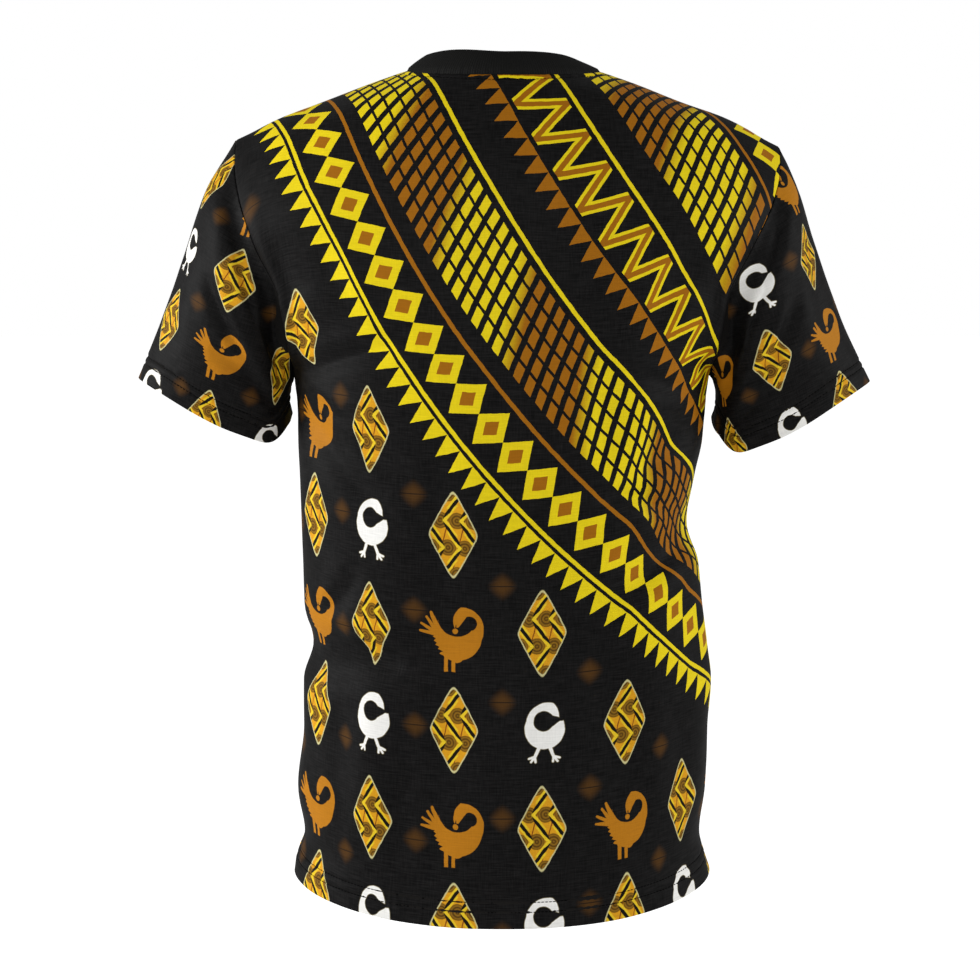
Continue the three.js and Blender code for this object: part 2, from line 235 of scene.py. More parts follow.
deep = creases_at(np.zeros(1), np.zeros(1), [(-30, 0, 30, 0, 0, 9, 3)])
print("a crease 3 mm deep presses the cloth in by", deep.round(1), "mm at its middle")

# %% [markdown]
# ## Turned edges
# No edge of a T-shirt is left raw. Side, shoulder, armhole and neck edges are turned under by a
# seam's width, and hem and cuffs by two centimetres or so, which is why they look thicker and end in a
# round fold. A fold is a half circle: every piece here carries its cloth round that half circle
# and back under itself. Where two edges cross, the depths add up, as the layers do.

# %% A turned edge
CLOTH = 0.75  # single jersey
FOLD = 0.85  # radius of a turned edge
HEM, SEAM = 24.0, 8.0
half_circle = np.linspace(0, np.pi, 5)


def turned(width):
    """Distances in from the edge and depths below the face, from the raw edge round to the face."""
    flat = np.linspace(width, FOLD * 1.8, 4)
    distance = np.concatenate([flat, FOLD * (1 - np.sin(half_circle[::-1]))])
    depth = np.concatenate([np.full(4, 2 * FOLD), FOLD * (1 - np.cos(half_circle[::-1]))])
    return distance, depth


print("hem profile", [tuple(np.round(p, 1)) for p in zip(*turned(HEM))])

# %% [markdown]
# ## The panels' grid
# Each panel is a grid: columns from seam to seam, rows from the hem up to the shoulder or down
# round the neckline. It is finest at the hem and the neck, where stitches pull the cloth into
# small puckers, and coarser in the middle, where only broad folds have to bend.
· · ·
Everything from the first line above up to and including the line that contains "half_circle = np.linspace(0, np.pi, 5)" should be printed exactly; please print only that.

▶ **Written response**
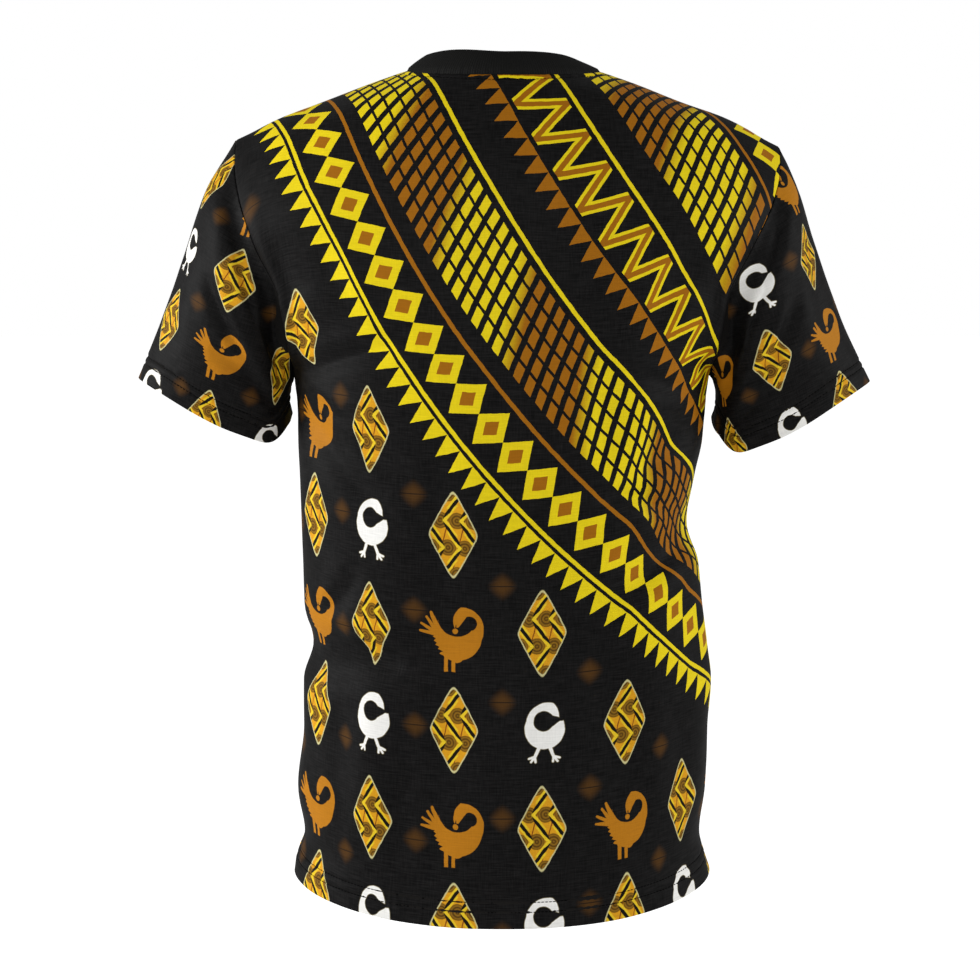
Continue the three.js and Blender code for this object: part 2, from line 235 of scene.py. More parts follow.
deep = creases_at(np.zeros(1), np.zeros(1), [(-30, 0, 30, 0, 0, 9, 3)])
print("a crease 3 mm deep presses the cloth in by", deep.round(1), "mm at its middle")

# %% [markdown]
# ## Turned edges
# No edge of a T-shirt is left raw. Side, shoulder, armhole and neck edges are turned under by a
# seam's width, and hem and cuffs by two centimetres or so, which is why they look thicker and end in a
# round fold. A fold is a half circle: every piece here carries its cloth round that half circle
# and back under itself. Where two edges cross, the depths add up, as the layers do.

# %% A turned edge
CLOTH = 0.75  # single jersey
FOLD = 0.85  # radius of a turned edge
HEM, SEAM = 24.0, 8.0
half_circle = np.linspace(0, np.pi, 5)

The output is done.